Work required:
Set down all of the data exactly as it appears.

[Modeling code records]
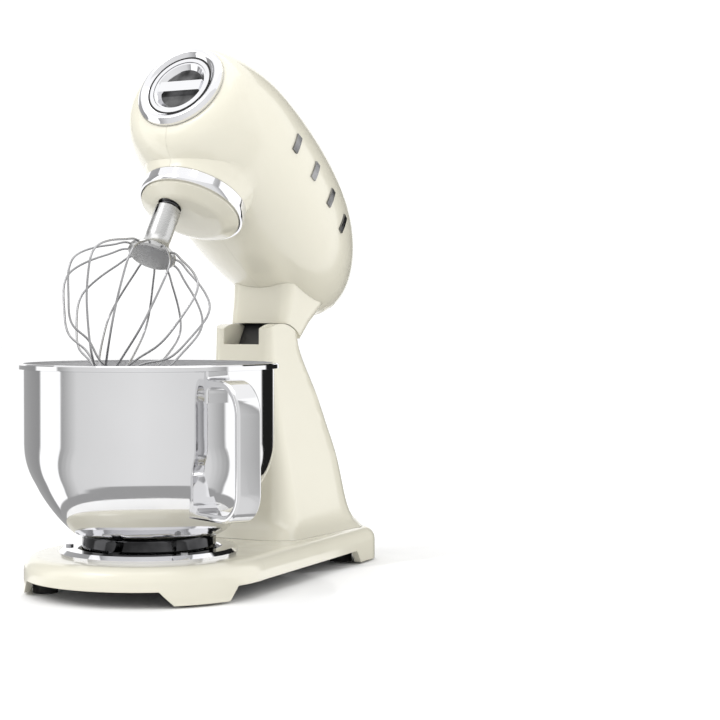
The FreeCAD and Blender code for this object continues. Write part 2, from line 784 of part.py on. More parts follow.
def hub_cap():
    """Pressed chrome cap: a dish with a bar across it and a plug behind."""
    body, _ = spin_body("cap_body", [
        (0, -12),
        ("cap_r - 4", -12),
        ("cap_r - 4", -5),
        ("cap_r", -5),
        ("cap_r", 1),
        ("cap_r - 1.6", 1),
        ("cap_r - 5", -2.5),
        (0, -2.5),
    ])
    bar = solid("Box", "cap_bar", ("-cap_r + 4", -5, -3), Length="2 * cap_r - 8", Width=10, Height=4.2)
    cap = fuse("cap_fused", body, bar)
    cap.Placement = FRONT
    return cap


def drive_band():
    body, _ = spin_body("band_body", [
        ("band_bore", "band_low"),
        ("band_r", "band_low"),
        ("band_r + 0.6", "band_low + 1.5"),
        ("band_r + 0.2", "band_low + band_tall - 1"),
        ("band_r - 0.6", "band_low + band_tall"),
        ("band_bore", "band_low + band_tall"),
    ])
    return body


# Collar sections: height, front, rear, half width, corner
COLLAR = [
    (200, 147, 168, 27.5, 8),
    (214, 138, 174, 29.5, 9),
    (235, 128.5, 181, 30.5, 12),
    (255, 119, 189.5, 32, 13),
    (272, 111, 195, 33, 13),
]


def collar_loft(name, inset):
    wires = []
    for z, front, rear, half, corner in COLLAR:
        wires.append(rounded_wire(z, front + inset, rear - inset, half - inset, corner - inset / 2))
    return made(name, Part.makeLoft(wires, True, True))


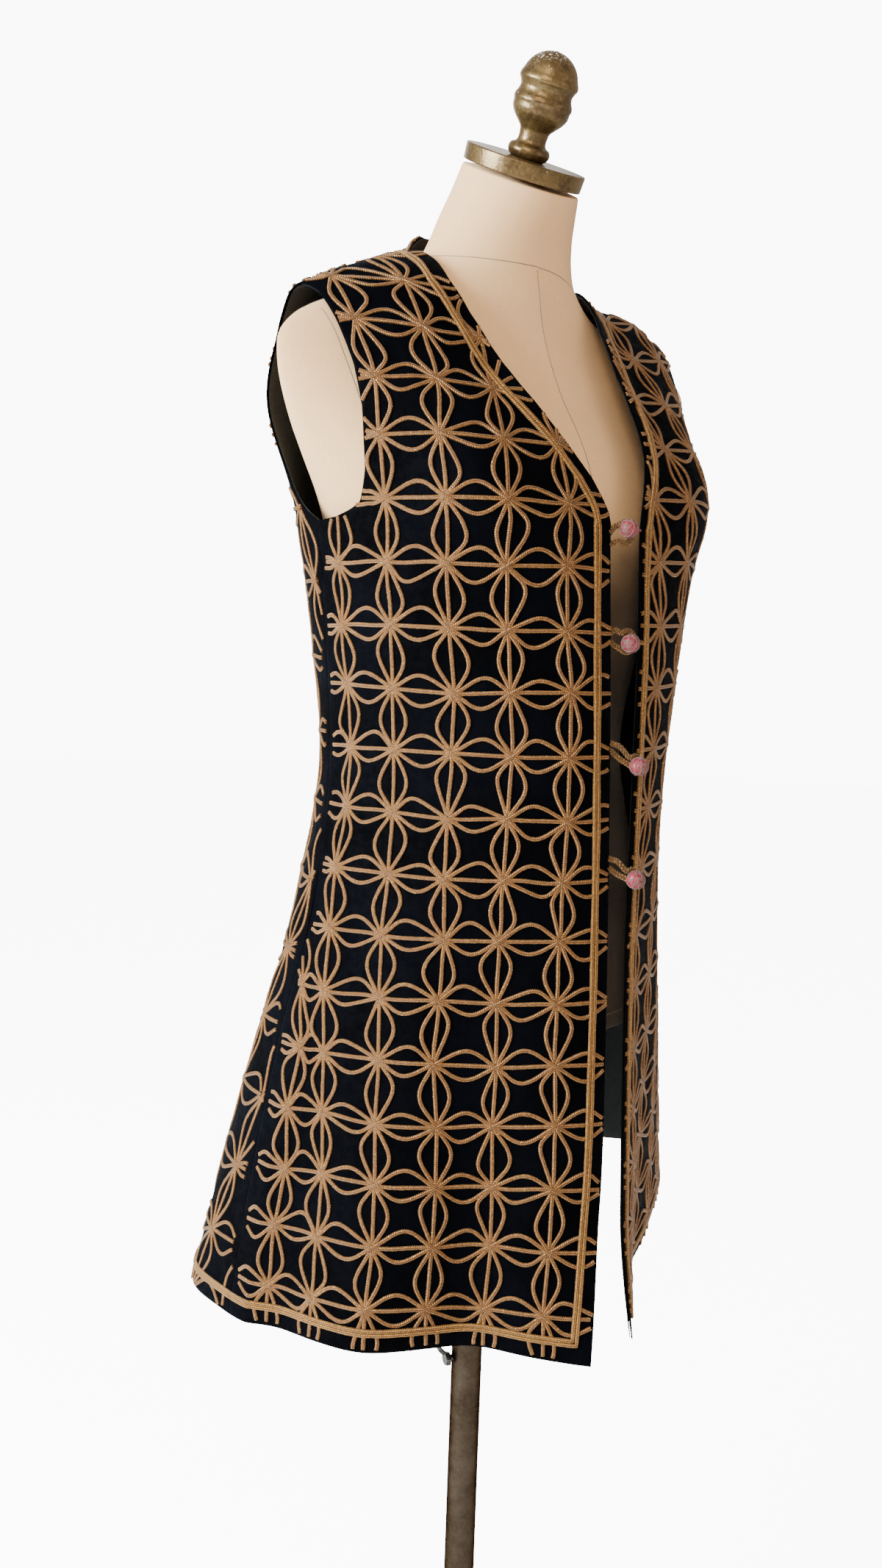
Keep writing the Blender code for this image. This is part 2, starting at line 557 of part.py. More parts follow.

The solution:
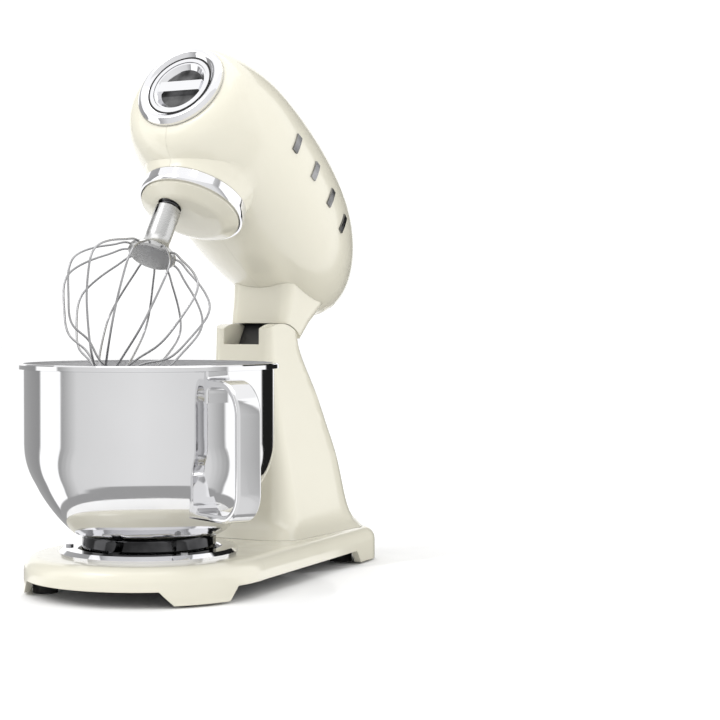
The FreeCAD and Blender code for this object continues. Write part 2, from line 784 of part.py on. More parts follow.
def hub_cap():
    """Pressed chrome cap: a dish with a bar across it and a plug behind."""
    body, _ = spin_body("cap_body", [
        (0, -12),
        ("cap_r - 4", -12),
        ("cap_r - 4", -5),
        ("cap_r", -5),
        ("cap_r", 1),
        ("cap_r - 1.6", 1),
        ("cap_r - 5", -2.5),
        (0, -2.5),
    ])
    bar = solid("Box", "cap_bar", ("-cap_r + 4", -5, -3), Length="2 * cap_r - 8", Width=10, Height=4.2)
    cap = fuse("cap_fused", body, bar)
    cap.Placement = FRONT
    return cap


def drive_band():
    body, _ = spin_body("band_body", [
        ("band_bore", "band_low"),
        ("band_r", "band_low"),
        ("band_r + 0.6", "band_low + 1.5"),
        ("band_r + 0.2", "band_low + band_tall - 1"),
        ("band_r - 0.6", "band_low + band_tall"),
        ("band_bore", "band_low + band_tall"),
    ])
    return body


# Collar sections: height, front, rear, half width, corner
COLLAR = [
    (200, 147, 168, 27.5, 8),
    (214, 138, 174, 29.5, 9),
    (235, 128.5, 181, 30.5, 12),
    (255, 119, 189.5, 32, 13),
    (272, 111, 195, 33, 13),
]


def collar_loft(name, inset):
    wires = []
    for z, front, rear, half, corner in COLLAR:
        wires.append(rounded_wire(z, front + inset, rear - inset, half - inset, corner - inset / 2))
    return made(name, Part.makeLoft(wires, True, True))


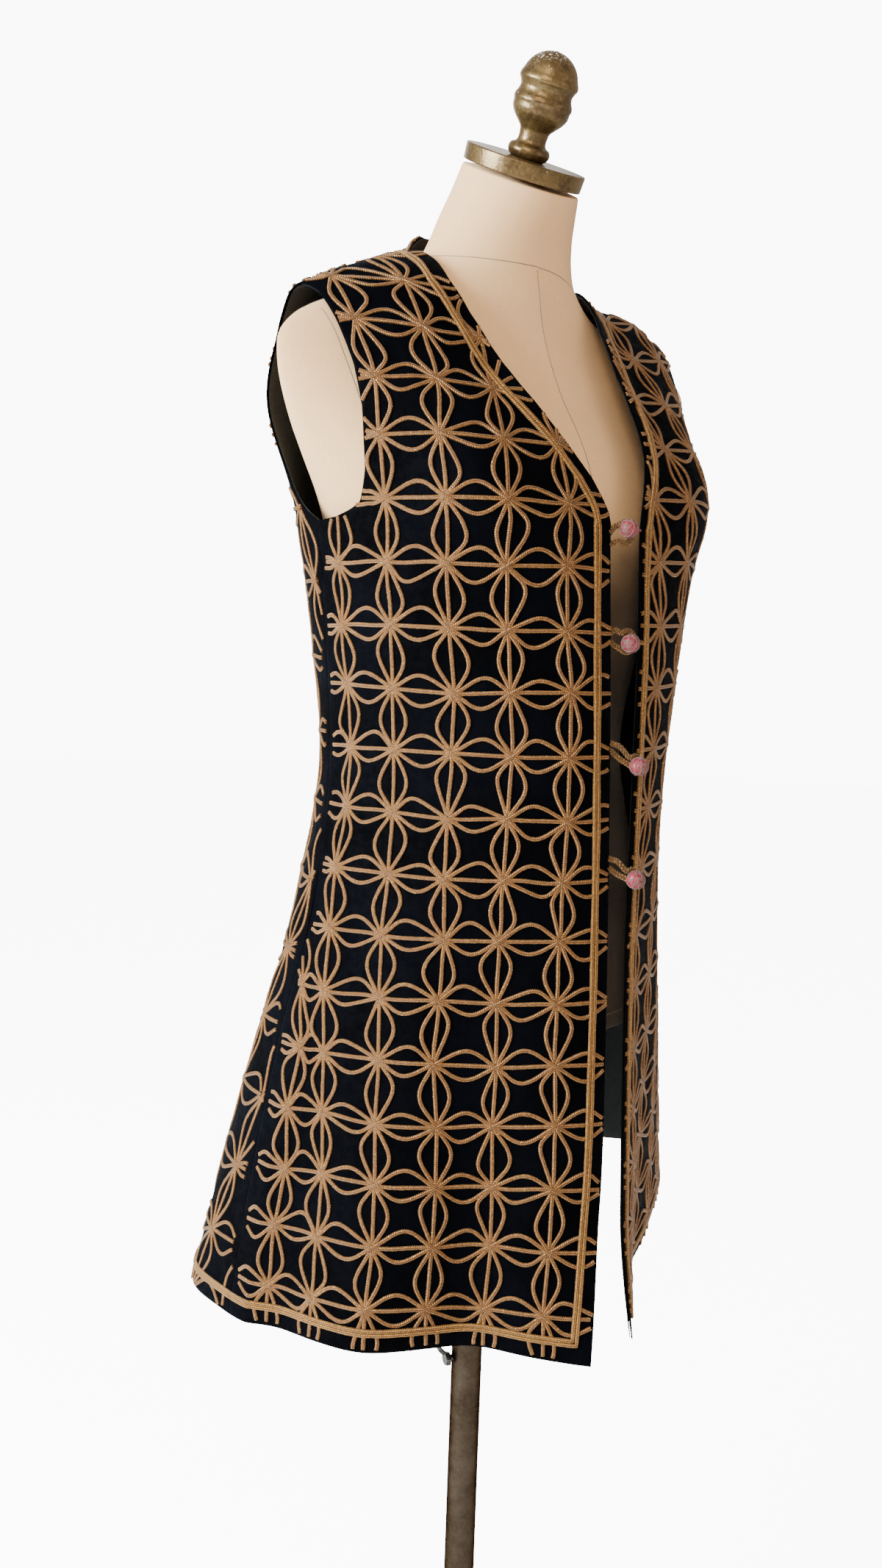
Keep writing the Blender code for this image. This is part 2, starting at line 557 of part.py. More parts follow.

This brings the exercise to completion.